Führt eine nachträgliche Pauschalbesteuerung von Arbeitsentgeltbestandteilen zu deren Beitragsfreiheit?

Zu folgender Rechtsfrage ist unter dem Aktenzeichen B 12 BA 3/22 R ein Revisionsverfahren am BSG anhängig, welches für viele Arbeitgeber und insbesondere deren Steuerberater interessant ist: 

Sind anlässlich einer Jubiläumsveranstaltung erzielte Einnahmen nach § 40 Absatz 2 EstG dem sozialversicherungspflichtigen Arbeitsentgelt zuzurechnen, wenn sie erst nach dem Februar des Folgejahres pauschal besteuert werden? 

Die Klägerin wendet sich in diesem Verfahren gegen eine Nachforderung von SV-Beiträgen i.H.v. 60.043,71 €. Strittig ist 

dabei, ob eine nachträgliche Pauschalbesteuerung von Arbeitsentgeltbestandteilen zu deren Beitragsfreiheit geführt hat. 

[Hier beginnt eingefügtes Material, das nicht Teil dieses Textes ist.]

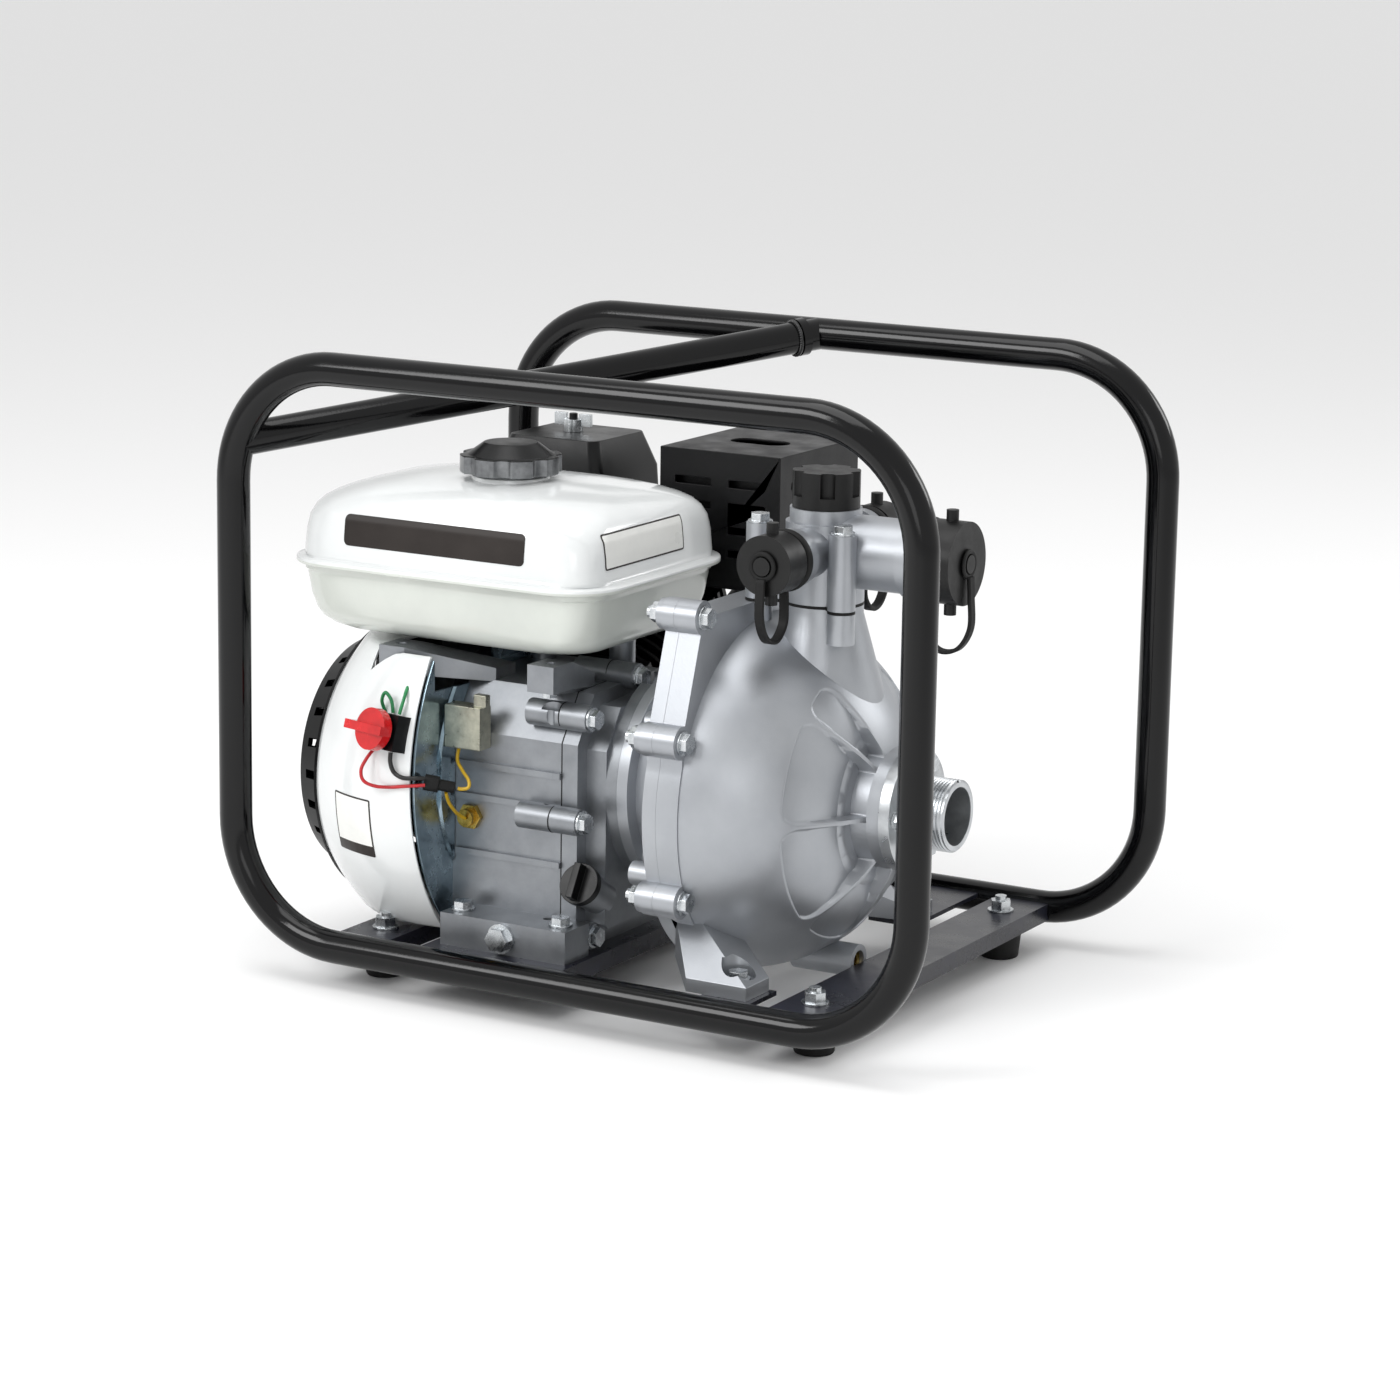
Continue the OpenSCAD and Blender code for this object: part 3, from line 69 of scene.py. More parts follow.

Die Klägerin führte am 5.9.2015 anlässlich eines Firmenjubiläums eine Betriebsveranstaltung durch, an der auch ihre 

Arbeitnehmer teilnahmen. Es entstanden Kosten i.H.v. 214.502,36 € (einschließlich Umsatzsteuer). Bei der Lohnsteueranmeldung für September 2015 vom 8.10.2015 berücksichtigte sie diese Kosten zunächst nicht. Am 31.3.2016 übermittelte sie dem Finanzamt dann eine korrigierte Lohnsteueranmeldung. Mit dieser meldete sie 

die Lohnsteuer auf den Arbeitslohn aus Anlass der Betriebsveranstaltung, soweit er den Freibetrag i.H.v. 110,00 € je 

Teilnehmer überstieg, mit einem Pauschalsteuersatz von 25 % an. Auf den sich daraus ergebenden Betrag führte sie keine Sozialversicherungsbeiträge ab. 

Die Deutsche Rentenversicherung forderte von der Klägerin SV-Beiträge unter Hinweis auf die Änderung des § 1 Abs.1 Satz 2 SvEV mit der Begründung nach, die Möglichkeit der Pauschalversteuerung reiche nicht mehr aus. Beitragsfreiheit bestehe nur noch bei einer rechtlich zulässigen und tatsächlich mit der Entgeltabrechnung für den jeweiligen Abrechnungszeitraum durchgeführten Pauschalversteuerung. Nur steuerlich zulässige Änderungen, die der Arbeitgeber aufgrund einer bisher unzutreffenden steuer- und beitragsrechtlichen Beurteilung bis zur Erstellung der Lohnsteuerbescheinigung zum 28.02. des Folgejahres selbst noch vorgenommen hat, könnten zur Beitragsfreiheit führen. 

Das SG Oldenburg entschied, dass die Arbeitslöhne, die die Klägerin ihren Arbeitnehmern aus Anlass der Betriebsveranstaltung zuwendete, nicht der Sozialversicherungspflicht unterliegen. 

Die Vereinbarung der Spitzenverbände der SV vom 20.04.2016 gehe 

über die gesetzliche Regelung des § 1 Abs. 1 Satz 1 hinaus. In der mit Wirkung zum 21.5.2015 geänderten Sozialversicherungsentgeltverordnung (SvEV) seien die dort genannten Einnahmen, Zuwendungen und Leistungen nämlich nicht dem sozialversicherungspflichtigen Arbeitsentgelt zuzurechnen, soweit sie vom Arbeitgeber lohnsteuerfrei belassen oder pauschal besteuert werden. Solange eine Änderung der Lohnsteueranmeldung möglich sei, könnten keine SV-Beiträge fällig werden. 

Aus Sicht der Unterzeichnerin überzeugt die Entscheidung des SG Oldenburg/LSG Niedersachsen-Bremen. 

Das LSG Niedersachsen-Bremen hat mit Urteil vom 24.03.2022, Az.: L 12 BA 3/20 die Entscheidung des Sozialgericht Oldenburg vom 29.01.2020, Az.: S 8 BA 383/18 bestätigt und die Revision zugelassen. 

Aktuell fordert die Deutsche Rentenversicherung im Rahmen einer Betriebsprüfung festgestellte offene SV-Zahlungen auf pauschal besteuerte Arbeitsentgeltbestandteile unter Verweis auf die Vereinbarung der Spitzenverbände der SV vom 20.04.2016 nach. 

Es ist daher – bis eine Entscheidung des BSG zu der anhängigen Rechtsfrage vorliegt - anzuraten, gegen die entsprechenden Feststellungsbescheide der DRV Widerspruch einzulegen.